## start SUPPLIED INFORMATION
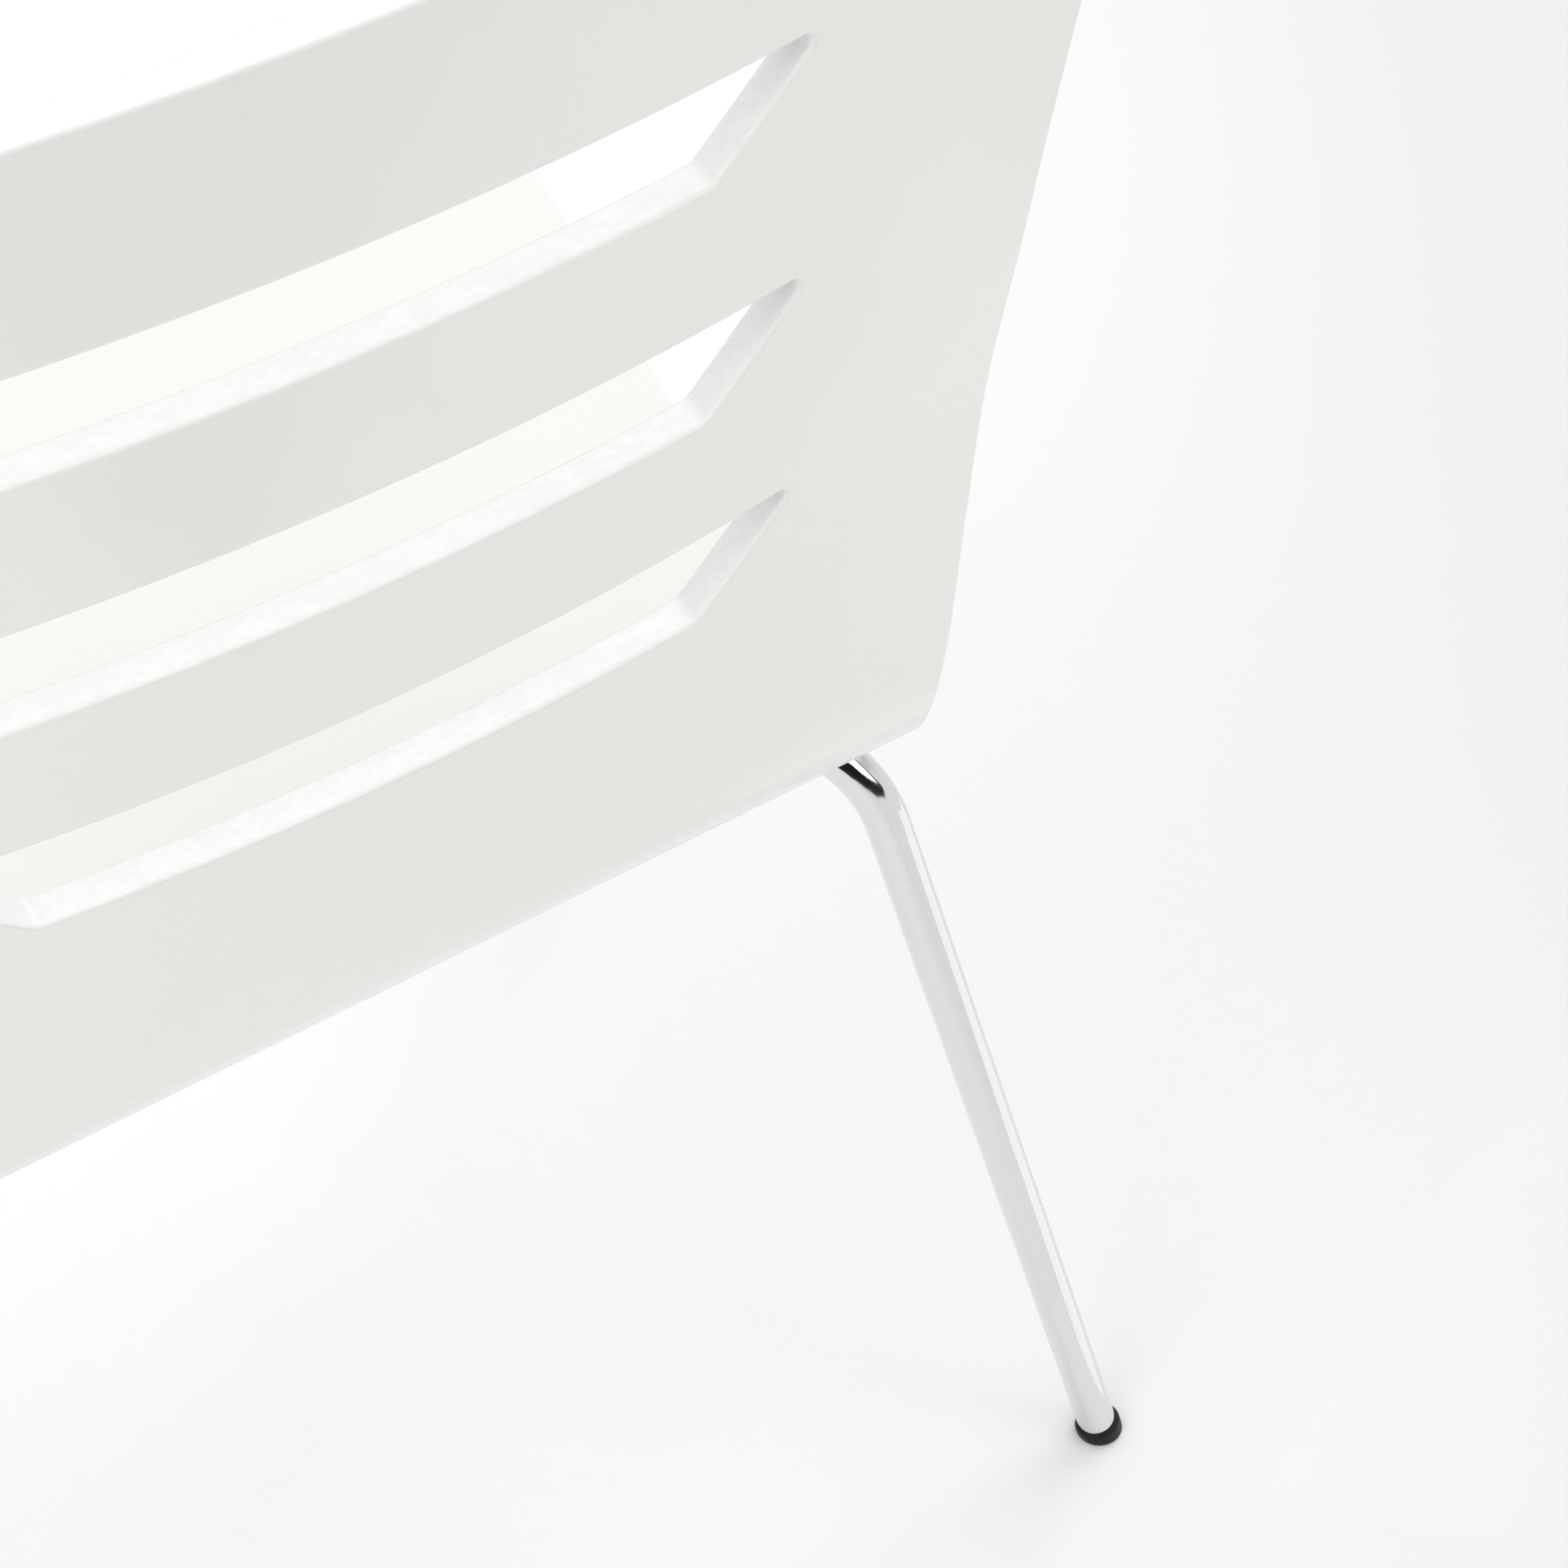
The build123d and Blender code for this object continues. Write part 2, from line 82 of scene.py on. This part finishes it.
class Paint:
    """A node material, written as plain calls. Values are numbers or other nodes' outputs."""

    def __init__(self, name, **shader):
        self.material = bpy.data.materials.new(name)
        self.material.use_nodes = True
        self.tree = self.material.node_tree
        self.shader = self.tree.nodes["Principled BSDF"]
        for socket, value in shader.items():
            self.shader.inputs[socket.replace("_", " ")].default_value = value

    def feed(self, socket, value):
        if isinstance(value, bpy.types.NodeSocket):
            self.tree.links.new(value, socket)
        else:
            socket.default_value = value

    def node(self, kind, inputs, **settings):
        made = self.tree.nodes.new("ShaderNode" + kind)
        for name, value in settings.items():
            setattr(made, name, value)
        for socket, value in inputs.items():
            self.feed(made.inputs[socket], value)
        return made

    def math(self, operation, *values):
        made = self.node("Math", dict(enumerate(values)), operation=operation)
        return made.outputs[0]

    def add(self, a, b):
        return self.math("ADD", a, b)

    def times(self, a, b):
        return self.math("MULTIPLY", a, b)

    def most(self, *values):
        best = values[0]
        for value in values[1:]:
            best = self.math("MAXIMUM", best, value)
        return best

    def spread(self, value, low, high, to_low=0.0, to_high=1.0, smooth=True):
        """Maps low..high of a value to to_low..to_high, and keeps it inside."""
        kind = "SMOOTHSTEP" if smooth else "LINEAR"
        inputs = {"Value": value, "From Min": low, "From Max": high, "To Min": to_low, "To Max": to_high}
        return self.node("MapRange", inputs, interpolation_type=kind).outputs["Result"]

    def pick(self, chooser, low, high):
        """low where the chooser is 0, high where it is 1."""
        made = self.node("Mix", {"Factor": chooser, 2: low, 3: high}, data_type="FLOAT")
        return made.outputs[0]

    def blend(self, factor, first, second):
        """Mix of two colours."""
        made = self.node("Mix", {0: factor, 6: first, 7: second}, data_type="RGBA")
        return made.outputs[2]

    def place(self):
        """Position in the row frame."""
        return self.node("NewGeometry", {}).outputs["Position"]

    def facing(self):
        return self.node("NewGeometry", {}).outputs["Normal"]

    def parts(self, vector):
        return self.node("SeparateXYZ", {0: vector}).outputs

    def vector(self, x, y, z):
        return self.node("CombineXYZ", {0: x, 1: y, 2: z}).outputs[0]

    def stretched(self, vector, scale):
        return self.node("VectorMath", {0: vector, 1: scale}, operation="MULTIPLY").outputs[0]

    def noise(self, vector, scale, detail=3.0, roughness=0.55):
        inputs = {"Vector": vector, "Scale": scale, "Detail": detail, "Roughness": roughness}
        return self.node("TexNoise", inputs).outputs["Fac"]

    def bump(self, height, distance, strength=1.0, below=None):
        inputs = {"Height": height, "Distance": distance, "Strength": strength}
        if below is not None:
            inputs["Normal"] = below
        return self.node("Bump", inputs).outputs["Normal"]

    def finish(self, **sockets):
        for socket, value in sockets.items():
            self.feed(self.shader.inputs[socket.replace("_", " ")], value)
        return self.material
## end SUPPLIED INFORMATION
### EXERCISE
Recopy all the lines exactly as they appear.

### EXPECTED OUTPUT
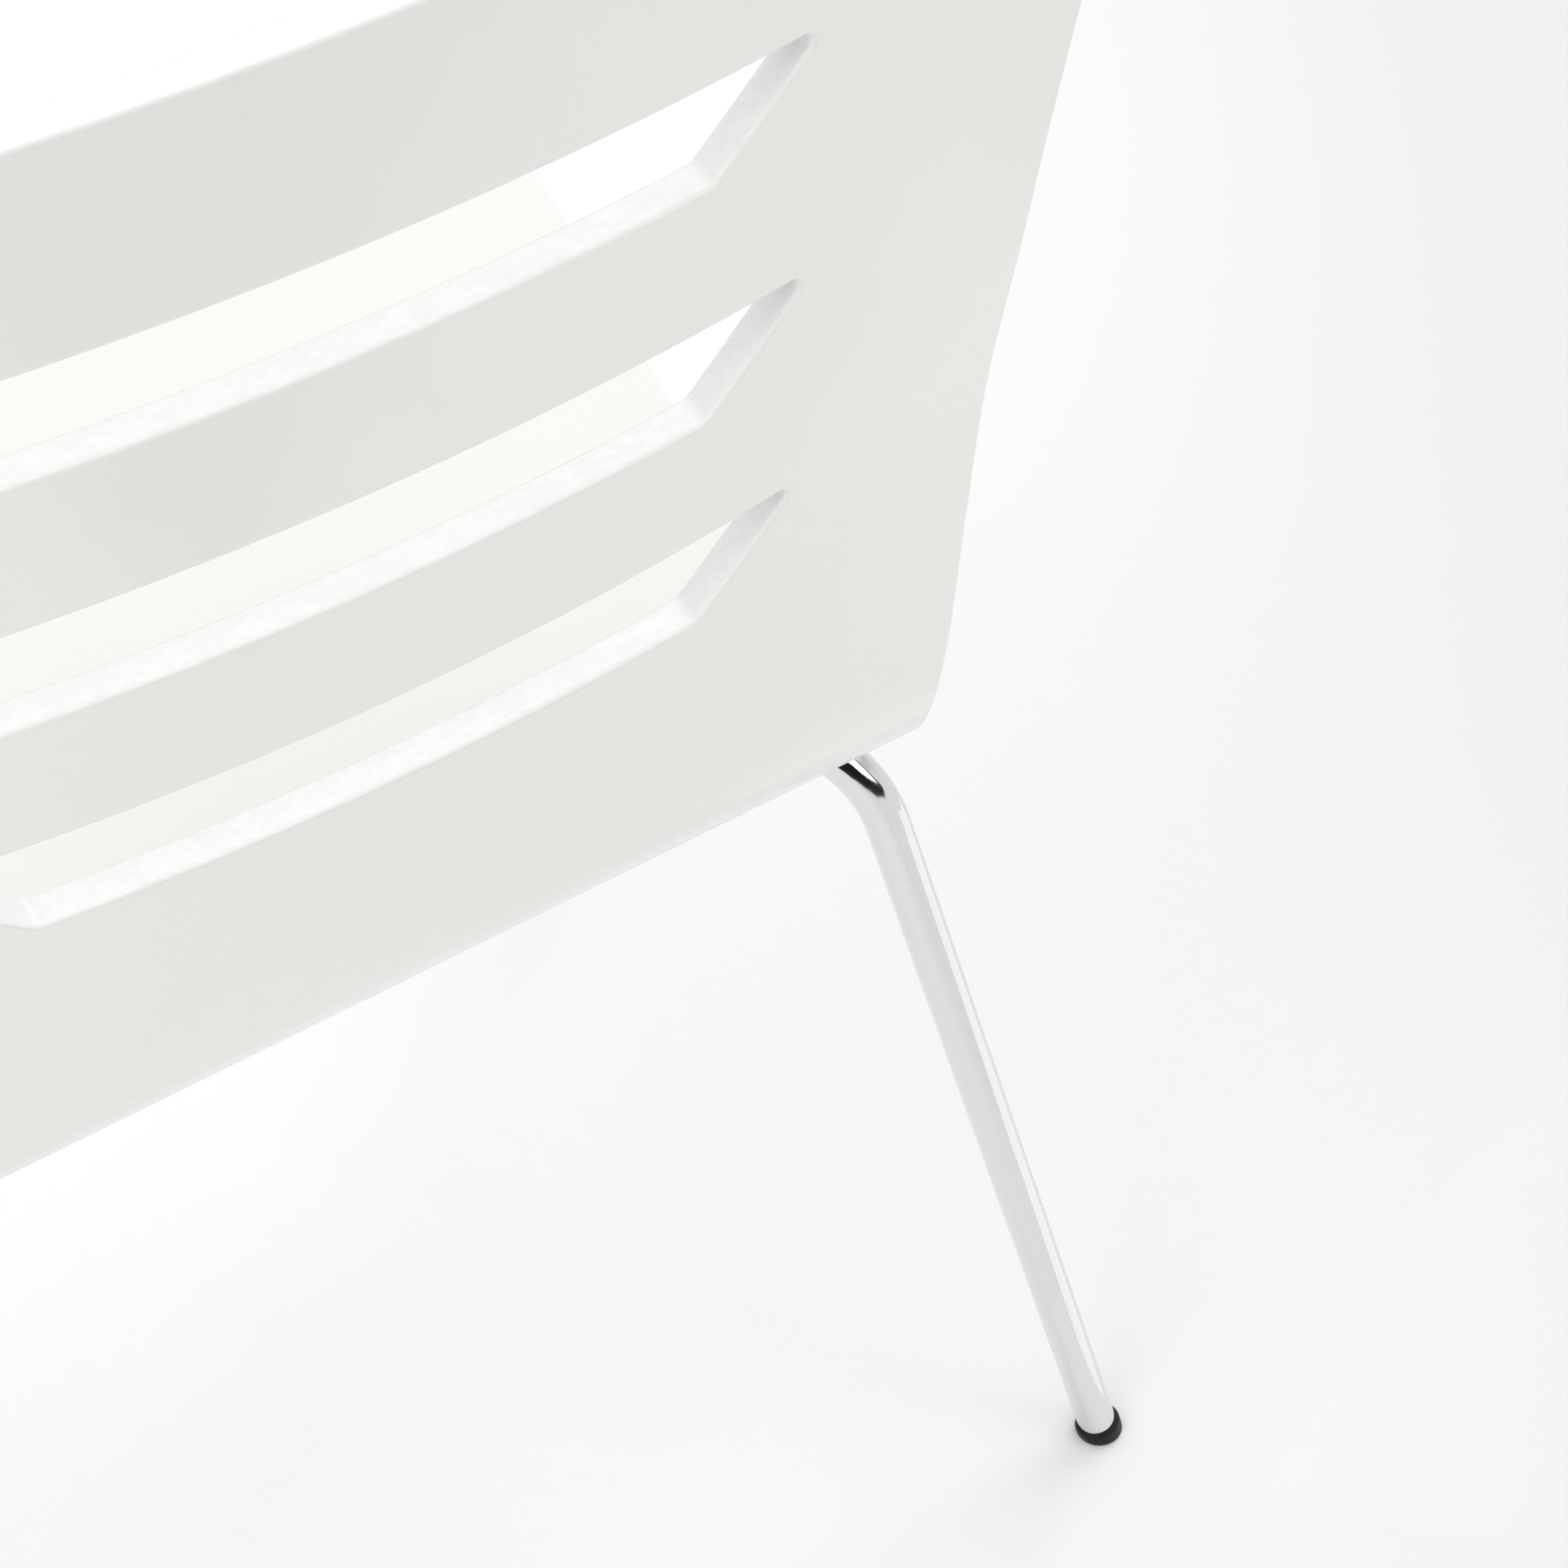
The build123d and Blender code for this object continues. Write part 2, from line 82 of scene.py on. This part finishes it.
class Paint:
    """A node material, written as plain calls. Values are numbers or other nodes' outputs."""

    def __init__(self, name, **shader):
        self.material = bpy.data.materials.new(name)
        self.material.use_nodes = True
        self.tree = self.material.node_tree
        self.shader = self.tree.nodes["Principled BSDF"]
        for socket, value in shader.items():
            self.shader.inputs[socket.replace("_", " ")].default_value = value

    def feed(self, socket, value):
        if isinstance(value, bpy.types.NodeSocket):
            self.tree.links.new(value, socket)
        else:
            socket.default_value = value

    def node(self, kind, inputs, **settings):
        made = self.tree.nodes.new("ShaderNode" + kind)
        for name, value in settings.items():
            setattr(made, name, value)
        for socket, value in inputs.items():
            self.feed(made.inputs[socket], value)
        return made

    def math(self, operation, *values):
        made = self.node("Math", dict(enumerate(values)), operation=operation)
        return made.outputs[0]

    def add(self, a, b):
        return self.math("ADD", a, b)

    def times(self, a, b):
        return self.math("MULTIPLY", a, b)

    def most(self, *values):
        best = values[0]
        for value in values[1:]:
            best = self.math("MAXIMUM", best, value)
        return best

    def spread(self, value, low, high, to_low=0.0, to_high=1.0, smooth=True):
        """Maps low..high of a value to to_low..to_high, and keeps it inside."""
        kind = "SMOOTHSTEP" if smooth else "LINEAR"
        inputs = {"Value": value, "From Min": low, "From Max": high, "To Min": to_low, "To Max": to_high}
        return self.node("MapRange", inputs, interpolation_type=kind).outputs["Result"]

    def pick(self, chooser, low, high):
        """low where the chooser is 0, high where it is 1."""
        made = self.node("Mix", {"Factor": chooser, 2: low, 3: high}, data_type="FLOAT")
        return made.outputs[0]

    def blend(self, factor, first, second):
        """Mix of two colours."""
        made = self.node("Mix", {0: factor, 6: first, 7: second}, data_type="RGBA")
        return made.outputs[2]

    def place(self):
        """Position in the row frame."""
        return self.node("NewGeometry", {}).outputs["Position"]

    def facing(self):
        return self.node("NewGeometry", {}).outputs["Normal"]

    def parts(self, vector):
        return self.node("SeparateXYZ", {0: vector}).outputs

    def vector(self, x, y, z):
        return self.node("CombineXYZ", {0: x, 1: y, 2: z}).outputs[0]

    def stretched(self, vector, scale):
        return self.node("VectorMath", {0: vector, 1: scale}, operation="MULTIPLY").outputs[0]

    def noise(self, vector, scale, detail=3.0, roughness=0.55):
        inputs = {"Vector": vector, "Scale": scale, "Detail": detail, "Roughness": roughness}
        return self.node("TexNoise", inputs).outputs["Fac"]

    def bump(self, height, distance, strength=1.0, below=None):
        inputs = {"Height": height, "Distance": distance, "Strength": strength}
        if below is not None:
            inputs["Normal"] = below
        return self.node("Bump", inputs).outputs["Normal"]

    def finish(self, **sockets):
        for socket, value in sockets.items():
            self.feed(self.shader.inputs[socket.replace("_", " ")], value)
        return self.material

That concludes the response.